Prompt
How many of the lines contain the string "behaviour"? Give the number, with no other words.

Exercise input
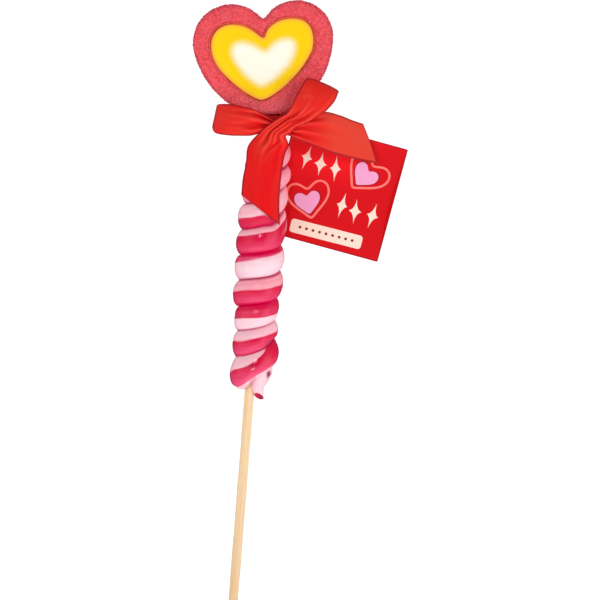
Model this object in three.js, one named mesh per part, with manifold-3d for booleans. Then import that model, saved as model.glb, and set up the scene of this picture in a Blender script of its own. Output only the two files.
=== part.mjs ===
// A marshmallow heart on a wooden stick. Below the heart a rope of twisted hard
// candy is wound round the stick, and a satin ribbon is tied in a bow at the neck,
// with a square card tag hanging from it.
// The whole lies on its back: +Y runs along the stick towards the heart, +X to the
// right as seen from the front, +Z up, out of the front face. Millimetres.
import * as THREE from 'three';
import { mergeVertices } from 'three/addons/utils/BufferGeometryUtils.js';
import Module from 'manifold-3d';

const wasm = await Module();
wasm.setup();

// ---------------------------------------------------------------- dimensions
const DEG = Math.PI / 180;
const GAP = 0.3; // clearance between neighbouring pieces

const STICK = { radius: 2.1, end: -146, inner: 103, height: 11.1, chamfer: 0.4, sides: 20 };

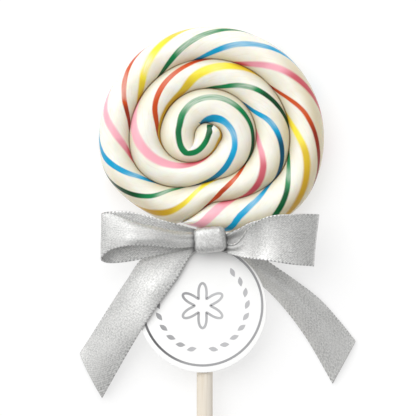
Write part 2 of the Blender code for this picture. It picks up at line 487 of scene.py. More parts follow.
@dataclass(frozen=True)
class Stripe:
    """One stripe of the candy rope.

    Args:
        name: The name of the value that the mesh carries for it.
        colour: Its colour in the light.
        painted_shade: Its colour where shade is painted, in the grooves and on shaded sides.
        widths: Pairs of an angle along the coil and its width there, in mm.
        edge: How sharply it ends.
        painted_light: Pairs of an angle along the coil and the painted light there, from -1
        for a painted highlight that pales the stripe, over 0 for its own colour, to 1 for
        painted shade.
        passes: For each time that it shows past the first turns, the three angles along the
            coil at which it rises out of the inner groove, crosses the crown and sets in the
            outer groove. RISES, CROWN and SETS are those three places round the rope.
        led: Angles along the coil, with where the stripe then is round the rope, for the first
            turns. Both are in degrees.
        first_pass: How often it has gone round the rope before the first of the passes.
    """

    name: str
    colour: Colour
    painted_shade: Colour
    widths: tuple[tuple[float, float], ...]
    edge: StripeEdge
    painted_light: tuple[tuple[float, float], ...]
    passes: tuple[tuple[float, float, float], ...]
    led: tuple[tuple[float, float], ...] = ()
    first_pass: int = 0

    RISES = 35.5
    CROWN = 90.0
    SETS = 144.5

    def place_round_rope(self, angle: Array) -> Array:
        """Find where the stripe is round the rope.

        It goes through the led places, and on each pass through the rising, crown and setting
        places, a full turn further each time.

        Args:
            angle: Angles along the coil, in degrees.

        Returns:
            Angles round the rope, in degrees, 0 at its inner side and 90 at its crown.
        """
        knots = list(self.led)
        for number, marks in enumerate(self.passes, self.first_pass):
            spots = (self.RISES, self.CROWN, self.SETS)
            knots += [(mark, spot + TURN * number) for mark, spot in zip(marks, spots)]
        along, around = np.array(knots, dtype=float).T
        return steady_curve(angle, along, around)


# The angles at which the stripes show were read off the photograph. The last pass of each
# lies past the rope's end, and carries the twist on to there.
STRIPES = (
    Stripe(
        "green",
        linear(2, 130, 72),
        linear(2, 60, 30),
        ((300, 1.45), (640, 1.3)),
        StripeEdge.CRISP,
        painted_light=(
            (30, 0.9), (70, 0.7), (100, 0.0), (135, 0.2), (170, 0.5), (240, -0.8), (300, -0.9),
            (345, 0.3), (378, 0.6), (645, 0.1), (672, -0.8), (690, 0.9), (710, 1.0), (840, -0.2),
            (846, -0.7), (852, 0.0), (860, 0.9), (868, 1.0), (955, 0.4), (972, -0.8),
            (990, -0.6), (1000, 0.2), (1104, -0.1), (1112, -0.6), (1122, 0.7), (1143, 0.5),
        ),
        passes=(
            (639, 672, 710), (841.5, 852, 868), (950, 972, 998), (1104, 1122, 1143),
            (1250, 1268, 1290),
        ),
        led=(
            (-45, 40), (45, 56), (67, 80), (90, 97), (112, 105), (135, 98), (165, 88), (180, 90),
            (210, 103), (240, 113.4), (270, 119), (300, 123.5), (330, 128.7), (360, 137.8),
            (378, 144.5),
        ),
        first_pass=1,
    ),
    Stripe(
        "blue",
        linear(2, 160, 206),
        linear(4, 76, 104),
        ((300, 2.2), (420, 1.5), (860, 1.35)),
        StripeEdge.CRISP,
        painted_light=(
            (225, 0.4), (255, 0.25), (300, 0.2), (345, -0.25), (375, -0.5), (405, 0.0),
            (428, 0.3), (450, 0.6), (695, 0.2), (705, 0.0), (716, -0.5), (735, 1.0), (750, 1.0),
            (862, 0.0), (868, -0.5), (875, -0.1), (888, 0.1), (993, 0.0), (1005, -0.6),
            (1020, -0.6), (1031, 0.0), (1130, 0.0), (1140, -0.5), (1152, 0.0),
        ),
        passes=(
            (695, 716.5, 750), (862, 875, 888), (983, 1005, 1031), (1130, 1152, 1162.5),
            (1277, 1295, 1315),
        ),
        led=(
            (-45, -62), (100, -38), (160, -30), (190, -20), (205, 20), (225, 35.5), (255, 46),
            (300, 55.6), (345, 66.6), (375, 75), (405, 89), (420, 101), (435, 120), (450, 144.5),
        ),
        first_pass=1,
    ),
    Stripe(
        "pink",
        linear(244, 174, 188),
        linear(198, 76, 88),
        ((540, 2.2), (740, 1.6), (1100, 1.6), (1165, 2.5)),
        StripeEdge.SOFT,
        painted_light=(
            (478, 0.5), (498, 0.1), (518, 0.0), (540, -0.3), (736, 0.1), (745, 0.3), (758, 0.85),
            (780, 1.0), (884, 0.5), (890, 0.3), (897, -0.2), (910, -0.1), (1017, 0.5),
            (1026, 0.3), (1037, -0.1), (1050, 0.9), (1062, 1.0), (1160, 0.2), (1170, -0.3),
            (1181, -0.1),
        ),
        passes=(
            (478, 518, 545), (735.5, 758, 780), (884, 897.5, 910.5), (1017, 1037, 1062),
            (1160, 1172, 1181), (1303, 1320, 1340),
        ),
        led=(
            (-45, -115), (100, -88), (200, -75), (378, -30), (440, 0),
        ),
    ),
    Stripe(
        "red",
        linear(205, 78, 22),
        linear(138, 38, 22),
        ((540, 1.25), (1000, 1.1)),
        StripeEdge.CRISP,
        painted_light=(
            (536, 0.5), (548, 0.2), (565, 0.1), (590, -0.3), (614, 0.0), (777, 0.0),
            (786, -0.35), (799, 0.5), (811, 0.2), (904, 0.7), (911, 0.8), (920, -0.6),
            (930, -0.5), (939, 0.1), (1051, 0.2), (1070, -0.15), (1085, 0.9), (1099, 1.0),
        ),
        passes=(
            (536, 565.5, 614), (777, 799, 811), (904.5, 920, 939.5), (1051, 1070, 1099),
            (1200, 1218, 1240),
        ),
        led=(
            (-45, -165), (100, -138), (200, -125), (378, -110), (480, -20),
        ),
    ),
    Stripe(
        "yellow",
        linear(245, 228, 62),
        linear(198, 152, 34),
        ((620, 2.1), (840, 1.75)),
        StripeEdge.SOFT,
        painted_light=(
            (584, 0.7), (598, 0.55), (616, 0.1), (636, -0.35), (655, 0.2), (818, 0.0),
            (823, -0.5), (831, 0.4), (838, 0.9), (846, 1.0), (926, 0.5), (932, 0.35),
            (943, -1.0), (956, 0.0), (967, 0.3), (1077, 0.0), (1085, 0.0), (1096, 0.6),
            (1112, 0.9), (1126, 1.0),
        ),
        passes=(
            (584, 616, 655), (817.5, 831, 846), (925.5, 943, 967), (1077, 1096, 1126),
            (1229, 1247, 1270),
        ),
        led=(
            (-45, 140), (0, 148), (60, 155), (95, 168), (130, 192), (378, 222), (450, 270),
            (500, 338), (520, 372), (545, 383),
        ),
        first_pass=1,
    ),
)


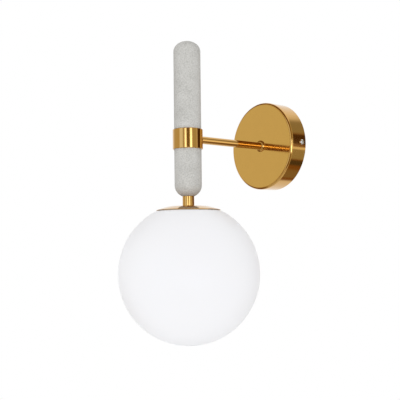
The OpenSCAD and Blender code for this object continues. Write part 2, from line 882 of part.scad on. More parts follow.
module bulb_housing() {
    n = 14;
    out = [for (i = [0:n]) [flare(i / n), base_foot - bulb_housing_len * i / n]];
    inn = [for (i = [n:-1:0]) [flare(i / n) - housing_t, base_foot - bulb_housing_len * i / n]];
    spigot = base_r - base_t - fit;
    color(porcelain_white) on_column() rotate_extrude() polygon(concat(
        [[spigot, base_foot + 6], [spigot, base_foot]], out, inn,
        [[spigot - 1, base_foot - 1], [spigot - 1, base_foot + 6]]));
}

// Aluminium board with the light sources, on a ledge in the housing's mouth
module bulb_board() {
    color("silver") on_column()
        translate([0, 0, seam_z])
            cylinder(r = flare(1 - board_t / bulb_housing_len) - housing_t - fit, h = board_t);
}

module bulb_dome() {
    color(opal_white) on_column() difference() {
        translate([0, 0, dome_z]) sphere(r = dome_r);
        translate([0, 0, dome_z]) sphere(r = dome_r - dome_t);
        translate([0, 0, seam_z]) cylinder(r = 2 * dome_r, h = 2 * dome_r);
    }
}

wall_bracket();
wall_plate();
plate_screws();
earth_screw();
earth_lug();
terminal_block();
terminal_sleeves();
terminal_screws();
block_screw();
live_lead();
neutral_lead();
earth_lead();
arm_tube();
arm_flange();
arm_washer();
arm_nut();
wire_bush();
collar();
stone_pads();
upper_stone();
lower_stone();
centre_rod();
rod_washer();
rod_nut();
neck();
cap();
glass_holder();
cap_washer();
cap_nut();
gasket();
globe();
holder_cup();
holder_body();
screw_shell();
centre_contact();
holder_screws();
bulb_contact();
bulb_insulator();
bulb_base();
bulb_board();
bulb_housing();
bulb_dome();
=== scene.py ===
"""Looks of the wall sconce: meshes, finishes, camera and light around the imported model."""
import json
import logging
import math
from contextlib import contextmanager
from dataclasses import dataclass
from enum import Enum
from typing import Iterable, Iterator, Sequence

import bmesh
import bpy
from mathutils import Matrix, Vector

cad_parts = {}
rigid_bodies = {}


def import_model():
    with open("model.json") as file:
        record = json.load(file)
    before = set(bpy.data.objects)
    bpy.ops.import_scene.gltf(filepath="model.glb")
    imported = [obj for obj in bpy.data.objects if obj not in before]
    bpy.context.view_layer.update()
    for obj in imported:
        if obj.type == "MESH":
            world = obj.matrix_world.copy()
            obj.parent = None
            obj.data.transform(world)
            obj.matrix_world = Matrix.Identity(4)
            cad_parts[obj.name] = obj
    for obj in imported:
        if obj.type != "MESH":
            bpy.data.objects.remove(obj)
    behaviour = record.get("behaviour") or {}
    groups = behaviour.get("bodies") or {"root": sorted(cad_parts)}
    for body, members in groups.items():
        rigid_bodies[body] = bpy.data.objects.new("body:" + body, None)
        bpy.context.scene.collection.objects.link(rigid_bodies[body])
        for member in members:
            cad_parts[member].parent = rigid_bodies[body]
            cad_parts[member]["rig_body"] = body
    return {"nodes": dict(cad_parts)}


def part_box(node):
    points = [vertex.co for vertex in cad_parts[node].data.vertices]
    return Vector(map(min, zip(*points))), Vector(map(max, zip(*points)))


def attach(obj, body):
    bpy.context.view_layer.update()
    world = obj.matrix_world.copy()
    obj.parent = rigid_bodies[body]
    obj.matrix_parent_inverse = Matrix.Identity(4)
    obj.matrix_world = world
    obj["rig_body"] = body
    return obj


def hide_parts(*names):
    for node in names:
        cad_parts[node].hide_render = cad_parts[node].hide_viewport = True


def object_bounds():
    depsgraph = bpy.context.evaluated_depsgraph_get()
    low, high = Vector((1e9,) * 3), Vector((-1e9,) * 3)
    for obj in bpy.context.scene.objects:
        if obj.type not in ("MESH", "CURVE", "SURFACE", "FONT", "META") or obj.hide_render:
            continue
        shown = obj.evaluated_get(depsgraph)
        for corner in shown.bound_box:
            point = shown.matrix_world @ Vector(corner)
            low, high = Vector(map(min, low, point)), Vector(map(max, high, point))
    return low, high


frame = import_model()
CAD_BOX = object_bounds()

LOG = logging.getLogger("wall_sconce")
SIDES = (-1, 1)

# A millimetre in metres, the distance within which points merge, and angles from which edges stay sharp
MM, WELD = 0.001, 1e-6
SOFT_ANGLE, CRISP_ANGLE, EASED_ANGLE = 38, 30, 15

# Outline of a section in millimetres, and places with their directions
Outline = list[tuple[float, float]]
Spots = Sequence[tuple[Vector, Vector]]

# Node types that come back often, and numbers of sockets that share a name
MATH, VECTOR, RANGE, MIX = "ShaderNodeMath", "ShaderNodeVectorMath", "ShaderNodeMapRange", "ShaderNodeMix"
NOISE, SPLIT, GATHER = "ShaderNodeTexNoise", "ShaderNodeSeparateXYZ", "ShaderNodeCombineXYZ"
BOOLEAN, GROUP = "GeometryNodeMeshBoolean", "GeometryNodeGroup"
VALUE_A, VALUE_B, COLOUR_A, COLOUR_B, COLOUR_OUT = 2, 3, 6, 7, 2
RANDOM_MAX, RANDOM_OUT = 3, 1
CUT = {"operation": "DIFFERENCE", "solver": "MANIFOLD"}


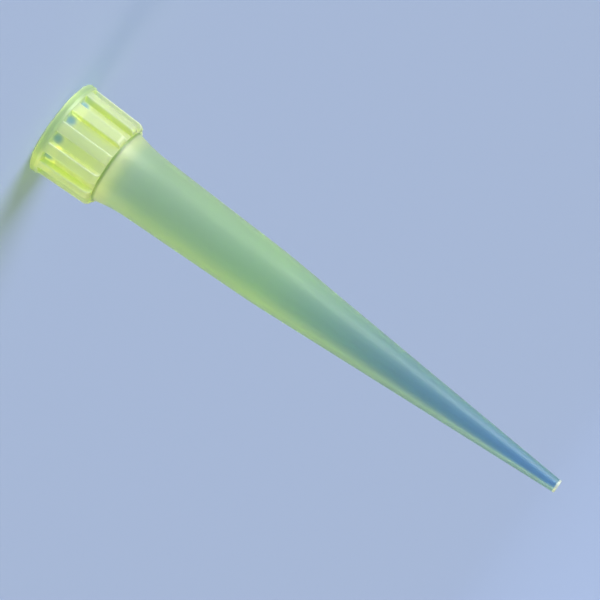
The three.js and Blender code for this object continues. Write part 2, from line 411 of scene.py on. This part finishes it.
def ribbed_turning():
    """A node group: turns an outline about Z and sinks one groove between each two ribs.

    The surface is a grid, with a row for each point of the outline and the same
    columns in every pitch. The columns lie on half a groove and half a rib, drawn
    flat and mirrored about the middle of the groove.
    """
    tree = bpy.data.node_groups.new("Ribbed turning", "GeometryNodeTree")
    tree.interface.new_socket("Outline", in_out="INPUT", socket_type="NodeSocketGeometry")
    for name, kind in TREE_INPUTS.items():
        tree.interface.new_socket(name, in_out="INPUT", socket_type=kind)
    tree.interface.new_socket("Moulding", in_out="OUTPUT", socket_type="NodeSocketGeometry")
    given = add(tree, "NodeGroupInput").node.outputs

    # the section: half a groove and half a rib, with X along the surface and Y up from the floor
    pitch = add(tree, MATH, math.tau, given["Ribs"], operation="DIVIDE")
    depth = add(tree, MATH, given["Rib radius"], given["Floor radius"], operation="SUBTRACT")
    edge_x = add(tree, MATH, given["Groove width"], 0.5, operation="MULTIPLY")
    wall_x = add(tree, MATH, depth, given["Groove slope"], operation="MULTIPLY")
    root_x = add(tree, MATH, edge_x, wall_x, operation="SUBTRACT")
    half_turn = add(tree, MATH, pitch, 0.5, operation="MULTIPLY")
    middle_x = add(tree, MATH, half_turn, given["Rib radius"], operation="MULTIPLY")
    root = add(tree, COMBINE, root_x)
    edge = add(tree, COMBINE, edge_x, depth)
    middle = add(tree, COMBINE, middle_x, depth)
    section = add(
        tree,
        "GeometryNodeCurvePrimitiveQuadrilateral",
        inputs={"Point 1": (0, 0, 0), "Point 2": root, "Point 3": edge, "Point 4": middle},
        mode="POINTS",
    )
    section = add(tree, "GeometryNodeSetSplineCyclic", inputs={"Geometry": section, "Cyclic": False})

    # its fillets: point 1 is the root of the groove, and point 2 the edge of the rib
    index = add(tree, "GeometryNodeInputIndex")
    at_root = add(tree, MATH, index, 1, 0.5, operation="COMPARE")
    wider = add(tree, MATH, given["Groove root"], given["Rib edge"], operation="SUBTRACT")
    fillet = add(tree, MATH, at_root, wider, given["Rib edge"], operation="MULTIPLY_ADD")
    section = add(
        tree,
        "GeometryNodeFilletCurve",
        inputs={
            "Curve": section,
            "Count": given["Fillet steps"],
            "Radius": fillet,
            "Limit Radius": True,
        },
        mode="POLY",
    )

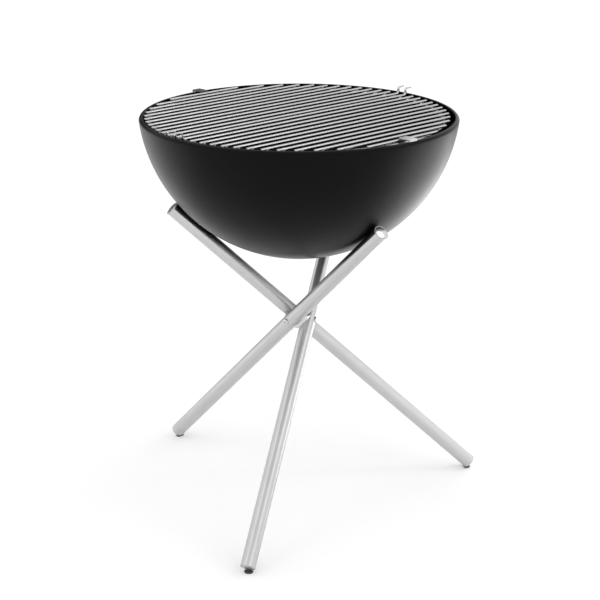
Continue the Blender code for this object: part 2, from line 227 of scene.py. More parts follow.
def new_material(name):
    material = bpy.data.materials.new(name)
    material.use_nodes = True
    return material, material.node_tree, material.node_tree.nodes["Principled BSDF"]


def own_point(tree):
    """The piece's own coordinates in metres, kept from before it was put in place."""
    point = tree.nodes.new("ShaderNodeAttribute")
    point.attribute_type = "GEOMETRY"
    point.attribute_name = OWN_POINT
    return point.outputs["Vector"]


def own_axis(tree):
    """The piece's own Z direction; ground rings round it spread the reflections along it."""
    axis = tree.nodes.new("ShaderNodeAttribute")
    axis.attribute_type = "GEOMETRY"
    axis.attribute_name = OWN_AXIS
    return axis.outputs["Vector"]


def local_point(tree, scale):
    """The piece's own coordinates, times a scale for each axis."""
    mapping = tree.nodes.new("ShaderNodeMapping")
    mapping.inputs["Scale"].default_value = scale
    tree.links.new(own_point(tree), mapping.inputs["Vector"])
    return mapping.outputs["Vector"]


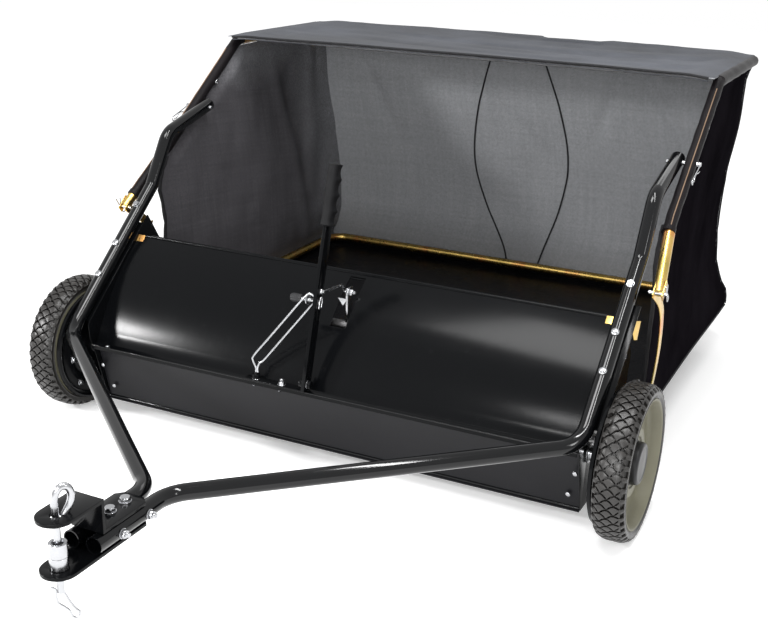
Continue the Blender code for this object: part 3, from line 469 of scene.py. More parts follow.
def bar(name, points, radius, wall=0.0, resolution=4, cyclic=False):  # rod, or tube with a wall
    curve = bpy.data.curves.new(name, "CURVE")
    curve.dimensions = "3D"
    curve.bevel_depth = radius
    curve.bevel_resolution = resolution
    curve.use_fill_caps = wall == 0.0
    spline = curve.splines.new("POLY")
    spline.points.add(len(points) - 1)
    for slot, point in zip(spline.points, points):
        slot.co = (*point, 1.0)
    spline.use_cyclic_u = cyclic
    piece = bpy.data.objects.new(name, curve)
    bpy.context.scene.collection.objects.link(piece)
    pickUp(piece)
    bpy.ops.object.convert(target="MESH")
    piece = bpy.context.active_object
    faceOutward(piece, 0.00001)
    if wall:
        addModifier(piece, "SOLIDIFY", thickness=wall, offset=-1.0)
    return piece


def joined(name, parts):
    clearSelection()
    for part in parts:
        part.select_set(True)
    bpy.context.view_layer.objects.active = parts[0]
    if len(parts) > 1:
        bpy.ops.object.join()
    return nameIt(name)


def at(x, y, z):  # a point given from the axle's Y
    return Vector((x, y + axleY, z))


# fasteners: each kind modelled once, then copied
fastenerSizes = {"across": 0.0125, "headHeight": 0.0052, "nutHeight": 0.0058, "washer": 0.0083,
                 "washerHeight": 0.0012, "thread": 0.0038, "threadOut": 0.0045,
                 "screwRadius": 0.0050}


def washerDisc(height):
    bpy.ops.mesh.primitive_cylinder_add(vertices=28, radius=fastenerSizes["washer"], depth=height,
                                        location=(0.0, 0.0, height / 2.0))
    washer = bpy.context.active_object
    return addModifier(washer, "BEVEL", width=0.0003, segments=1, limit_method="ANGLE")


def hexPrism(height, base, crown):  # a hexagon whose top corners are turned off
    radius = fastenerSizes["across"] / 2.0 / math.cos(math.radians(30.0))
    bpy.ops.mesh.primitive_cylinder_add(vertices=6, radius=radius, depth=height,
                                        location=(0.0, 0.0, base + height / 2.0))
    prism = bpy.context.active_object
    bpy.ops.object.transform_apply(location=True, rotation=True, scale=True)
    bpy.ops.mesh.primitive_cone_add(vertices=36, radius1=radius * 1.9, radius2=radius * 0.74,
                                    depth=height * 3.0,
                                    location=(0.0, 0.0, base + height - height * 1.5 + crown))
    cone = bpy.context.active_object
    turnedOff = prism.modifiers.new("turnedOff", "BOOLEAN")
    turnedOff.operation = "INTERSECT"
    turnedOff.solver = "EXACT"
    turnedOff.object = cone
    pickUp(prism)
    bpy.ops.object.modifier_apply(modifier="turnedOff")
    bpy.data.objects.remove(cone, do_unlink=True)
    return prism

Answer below
2